- Created by: Ken Finkleman
- Written by: Ken Finkleman
- Directed by: Ken Finkleman
- Starring: Ken Finkleman; Lauren Lee Smith; Jason Weinberg; Ieva Lucs; Steven McCarthy;
- Country of origin: Canada
- Original language: English
- No. of episodes: 13

Production
- Executive producers: Christina Jennings; Scott Garvie; Ken Finkleman;
- Producers: Avi Federgreen; Jan Peter Meyboom;
- Production location: Canada
- Editor: Roderick Deogrades
- Camera setup: Single-camera
- Running time: approx. 26 minutes
- Production company: Shaftesbury Films

Original release
- Network: HBO Canada
- Release: 6 March – 22 May 2011

Related
- Good God (2012)

= Good Dog =

Good Dog is a Canadian television comedy-drama series which aired for one season on HBO Canada.
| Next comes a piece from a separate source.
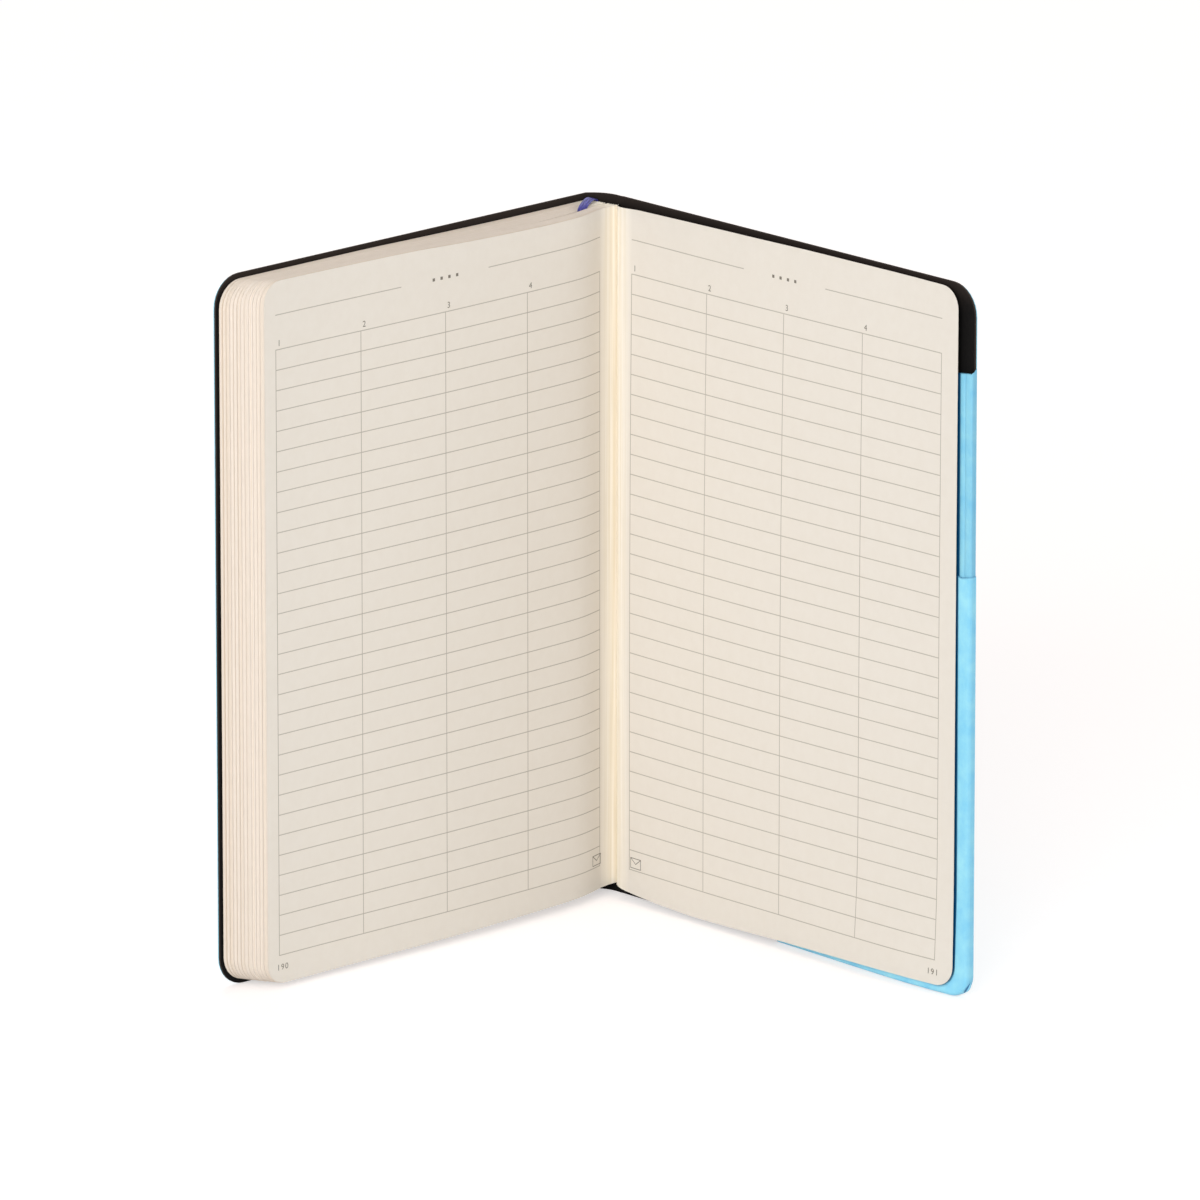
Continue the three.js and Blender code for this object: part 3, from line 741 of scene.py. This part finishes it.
envelope = strokes([
    ((0, 0), (4.4, 0)), ((4.4, 0), (4.4, 3)), ((4.4, 3), (0, 3)), ((0, 3), (0, 0)),
    ((0, 3), (2.2, 1.3)), ((2.2, 1.3), (4.4, 3))], 0.22)
heading_dots = strokes([((x, 0), (x + 0.01, 0)) for x in (-4.5, -1.5, 1.5, 4.5)], 0.9)
number_up, columns_up, envelope_up, column_margin, ink_proud = 5.5, 190.0, 10.6, 0.6, 0.03 * MM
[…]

The show follows the life of character George Findlay, a role that Ken Finkleman reprised from The Newsroom.

==Overview==
George Findlay (Finkleman) is a character who has been present in virtually all of Finkleman's past television projects, including The Newsroom, More Tears, Foolish Heart and Foreign Objects. A self-centred and unsympathetic television producer, in Good Dog he is trying to launch a reality show about his life with his new, much younger girlfriend Claire (Lauren Lee Smith).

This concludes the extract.